As before, we begin by importing the json package, opening a file with python's built in function, and then loading that data in.

In [None]:
import json
f = open('data.json')
data = json.load(f)

## Exploring JSON Schemas  

Recall that JSON files have a nested structure. The most granular level of raw data will be individual numbers (float/int) and strings. These in turn will be stored in the equivalent of python lists and dictionaries. Because these can be combined, we'll start exploring by checking the type of our root object, and start mapping out the hierarchy of the json file.

In [2]:
type(data)

dict

In [3]:
data['businesses'][0]

{'id': 'hYWsMDz0ms7TOnFTcsxYcw',
 'alias': 'manolis-ice-cream-pastries-and-cakes-austin',
 'name': 'Manolis Ice Cream, Pastries, & Cakes',
 'image_url': 'https://s3-media2.fl.yelpcdn.com/bphoto/aAmOnvITNNjs04XnKFvSGw/o.jpg',
 'is_closed': False,
 'url': 'https://www.yelp.com/biz/manolis-ice-cream-pastries-and-cakes-austin?adjust_creative=F3qypMKtTmS20ke5XNx-Sg&utm_campaign=yelp_api_v3&utm_medium=api_v3_business_search&utm_source=F3qypMKtTmS20ke5XNx-Sg',
 'review_count': 156,
 'categories': [{'alias': 'desserts', 'title': 'Desserts'},
  {'alias': 'icecream', 'title': 'Ice Cream & Frozen Yogurt'},
  {'alias': 'bakeries', 'title': 'Bakeries'}],
 'rating': 5.0,
 'coordinates': {'latitude': 30.24441, 'longitude': -97.75808},
 'transactions': ['pickup'],
 'price': '$',
 'location': {'address1': '603 W Live Oak St',
  'address2': None,
  'address3': '',
  'city': 'Austin',
  'zip_code': '78704',
  'country': 'US',
  'state': 'TX',
  'display_address': ['603 W Live Oak St', 'Austin, TX 78704']

As you can see, in this case, the first level of the hierarchy is a dictionary.

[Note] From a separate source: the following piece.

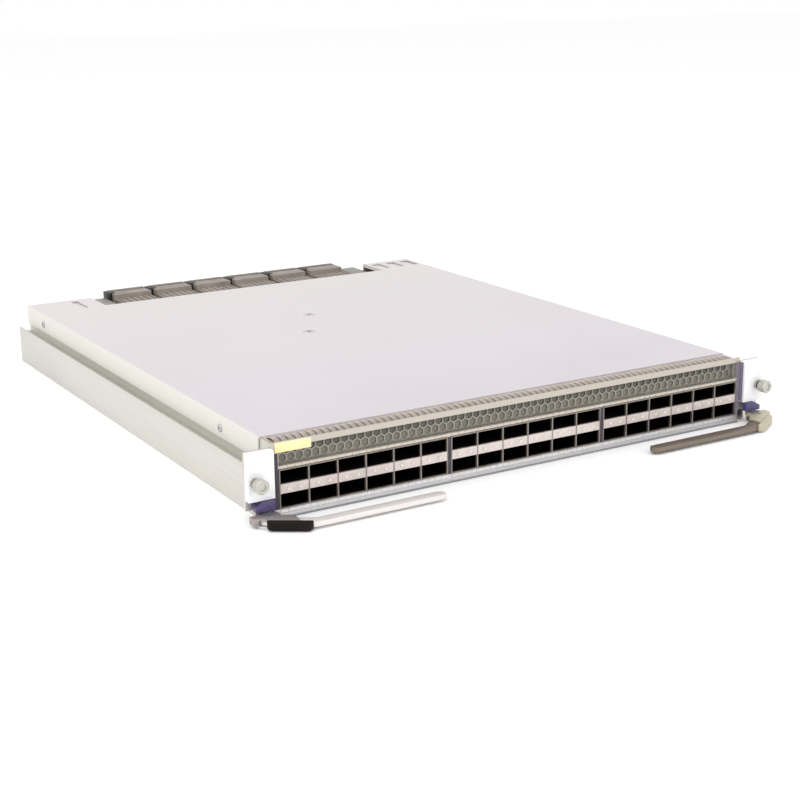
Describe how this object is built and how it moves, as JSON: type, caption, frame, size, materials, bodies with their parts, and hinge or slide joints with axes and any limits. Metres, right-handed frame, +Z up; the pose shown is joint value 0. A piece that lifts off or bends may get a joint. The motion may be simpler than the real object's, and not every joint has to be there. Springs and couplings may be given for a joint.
{
  "type": "switch line card",
  "caption": "Flat line card with two rows of port cages, a vent grille, ejector levers, captive screws and a rear row of backplane connectors.",
  "frame": {"origin": "on the bottom face, on the body's centre line, in the plane of the port mouths", "axes": "+X to the right across the face, +Y into the chassis, +Z up"},
  "size_m": [0.402, 0.5021, 0.0453],
  "materials": {
    "tray_steel": "zinc-plated sheet, satin",
    "cover_steel": "zinc-plated sheet, satin",
    "rail_aluminium": "clear anodised, satin",
    "face_aluminium": "clear anodised, satin",
    "grille_steel": "punched and nickel-plated",
    "finger_copper": "tin-plated copper alloy",
    "label_film": "blank film, matte",
    "cage_steel": "nickel-plated stamping",
    "septum_steel": "nickel-plated stamping",
    "port_plastic": "moulded black",
    "pipe_plastic": "clear moulding",
    "board_laminate": "solder mask, green",
    "standoff_brass": "turned, plain",
    "chip_package": "moulded package",
    "sink_aluminium": "extruded, plain",
    "brick_case": "black anodised",
    "pillar_aluminium": "turned, plain",
    "screw_steel": "zinc-plated",
    "connector_shield": "moulded with plated shields",
    "guide_plastic": "glass-filled moulding",
    "power_plastic": "glass-filled moulding",
    "ear_paint": "powder coat, near white",
    "knob_steel": "nickel-plated turning",
    "spring_steel": "spring wire",
    "latch_plastic": "moulded purple",
    "lever_light": "machined, bead-blasted",
    "lever_dark": "machined, dark anodised",
    "hub_zinc": "die-cast zinc, yellow passivated",
    "grip_plastic": "moulded black",
    "pin_steel": "turned"
  },
  "bodies": {
    "card": {"base_tray": "tray_steel", "board_standoffs": "standoff_brass", "cage_dividers_1": "cage_steel", "cage_dividers_2": "cage_steel", "cage_dividers_3": "cage_steel", "cage_septums_1": "septum_steel", "cage_septums_2": "septum_steel", "cage_septums_3": "septum_steel", "cover_pillars": "pillar_aluminium", "cover_screws": "screw_steel", "ear_bracket_left": "ear_paint", "ear_bracket_right": "ear_paint", "emi_finger_strip": "finger_copper", "fabric_connector_1": "connector_shield", "fabric_connector_2": "connector_shield", "fabric_connector_3": "connector_shield", "fabric_connector_4": "connector_shield", "fabric_connector_5": "connector_shield", "fabric_connector_6": "connector_shield", "front_panel": "face_aluminium", "guide_rail_left": "rail_aluminium", "guide_rail_right": "rail_aluminium", "guide_socket_left": "guide_plastic", "guide_socket_right": "guide_plastic", "heat_sink_1": "sink_aluminium", "heat_sink_2": "sink_aluminium", "heat_sink_3": "sink_aluminium", "label_plate": "label_film", "light_pipes": "pipe_plastic", "main_board": "board_laminate", "pivot_pin_left": "pin_steel", "pivot_pin_right": "pin_steel", "port_cage_1": "cage_steel", "port_cage_2": "cage_steel", "port_cage_3": "cage_steel", "port_connectors_1": "port_plastic", "port_connectors_2": "port_plastic", "port_connectors_3": "port_plastic", "power_bricks": "brick_case", "power_connector": "power_plastic", "screw_ferrule_left": "screw_steel", "screw_ferrule_right": "screw_steel", "screw_spring_left": "spring_steel", "screw_spring_right": "spring_steel", "switch_chips": "chip_package", "top_cover": "cover_steel", "vent_grille": "grille_steel"},
    "lever_left": {"ejector_lever_left": "lever_light", "lever_hub_left": "hub_zinc", "lever_grip_left": "grip_plastic"},
    "latch_left": {"release_latch_left": "latch_plastic"},
    "screw_carrier_left": {"spring_washer_left": "screw_steel"},
    "screw_left": {"captive_screw_left": "knob_steel"},
    "lever_right": {"ejector_lever_right": "lever_dark", "lever_hub_right": "hub_zinc", "lever_grip_right": "grip_plastic"},
    "latch_right": {"release_latch_right": "latch_plastic"},
    "screw_carrier_right": {"spring_washer_right": "screw_steel"},
    "screw_right": {"captive_screw_right": "knob_steel"}
  },
  "joints": [
    {"name": "lever_swing_left", "type": "hinge", "parent": "card", "child": "lever_left", "pos_m": [-0.1905, -0.01, 0.0016], "axis": [0, 0, -1], "range_deg": [0, 70]},
    {"name": "latch_press_left", "type": "slide", "parent": "card", "child": "latch_left", "axis": [0, 1, 0], "range_m": [0, 0.0025], "stiffness_N_per_m": 400, "springref_m": -0.002},
    {"name": "screw_press_left", "type": "slide", "parent": "card", "child": "screw_carrier_left", "axis": [0, 1, 0], "range_m": [0, 0.0038], "stiffness_N_per_m": 300, "springref_m": -0.002, "deforming": ["screw_spring_left"]},
    {"name": "screw_turn_left", "type": "hinge", "parent": "screw_carrier_left", "child": "screw_left", "pos_m": [-0.1955, -0.0134, 0.025], "axis": [0, 1, 0], "continuous": true},
    {"name": "lever_swing_right", "type": "hinge", "parent": "card", "child": "lever_right", "pos_m": [0.1905, -0.01, 0.0016], "axis": [0, 0, 1], "range_deg": [0, 70]},
    {"name": "latch_press_right", "type": "slide", "parent": "card", "child": "latch_right", "axis": [0, 1, 0], "range_m": [0, 0.0025], "stiffness_N_per_m": 400, "springref_m": -0.002},
    {"name": "screw_press_right", "type": "slide", "parent": "card", "child": "screw_carrier_right", "axis": [0, 1, 0], "range_m": [0, 0.0038], "stiffness_N_per_m": 300, "springref_m": -0.002, "deforming": ["screw_spring_right"]},
    {"name": "screw_turn_right", "type": "hinge", "parent": "screw_carrier_right", "child": "screw_right", "pos_m": [0.1955, -0.0134, 0.025], "axis": [0, 1, 0], "continuous": true}
  ]
}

Let's explore what keys are within this:

In [4]:
data.keys()

dict_keys(['businesses', 'total', 'region'])

In this case, there is only a single key, 'albums', so we'll continue on down the pathway exploring and mapping out the hierarchy. Once again, let's start by checking the type of this nested data structure.

In [5]:
type(data['businesses'])

list

Now we have a list of within a dictionary. Once again, let's investigate what's within this list (JSON calls the equivalent of Python dictionaries Objects.)

In [6]:
data['businesses'][0]

{'id': 'hYWsMDz0ms7TOnFTcsxYcw',
 'alias': 'manolis-ice-cream-pastries-and-cakes-austin',
 'name': 'Manolis Ice Cream, Pastries, & Cakes',
 'image_url': 'https://s3-media2.fl.yelpcdn.com/bphoto/aAmOnvITNNjs04XnKFvSGw/o.jpg',
 'is_closed': False,
 'url': 'https://www.yelp.com/biz/manolis-ice-cream-pastries-and-cakes-austin?adjust_creative=F3qypMKtTmS20ke5XNx-Sg&utm_campaign=yelp_api_v3&utm_medium=api_v3_business_search&utm_source=F3qypMKtTmS20ke5XNx-Sg',
 'review_count': 156,
 'categories': [{'alias': 'desserts', 'title': 'Desserts'},
  {'alias': 'icecream', 'title': 'Ice Cream & Frozen Yogurt'},
  {'alias': 'bakeries', 'title': 'Bakeries'}],
 'rating': 5.0,
 'coordinates': {'latitude': 30.24441, 'longitude': -97.75808},
 'transactions': ['pickup'],
 'price': '$',
 'location': {'address1': '603 W Live Oak St',
  'address2': None,
  'address3': '',
  'city': 'Austin',
  'zip_code': '78704',
  'country': 'US',
  'state': 'TX',
  'display_address': ['603 W Live Oak St', 'Austin, TX 78704']

In [7]:
data['businesses'][0].keys()

dict_keys(['id', 'alias', 'name', 'image_url', 'is_closed', 'url', 'review_count', 'categories', 'rating', 'coordinates', 'transactions', 'price', 'location', 'phone', 'display_phone', 'distance'])

At this point, you also probably have a good idea of the general structure of the json file. However, there is still a lot more we could investigate further:

## What is an API?

**Application Program Interfaces**, or APIs, are commonly used to retrieve data from remote websites. Sites like Reddit, Twitter, and Facebook all offer certain data through their APIs. 

To use an API, you make a request to a remote web server, and retrieve the data you need.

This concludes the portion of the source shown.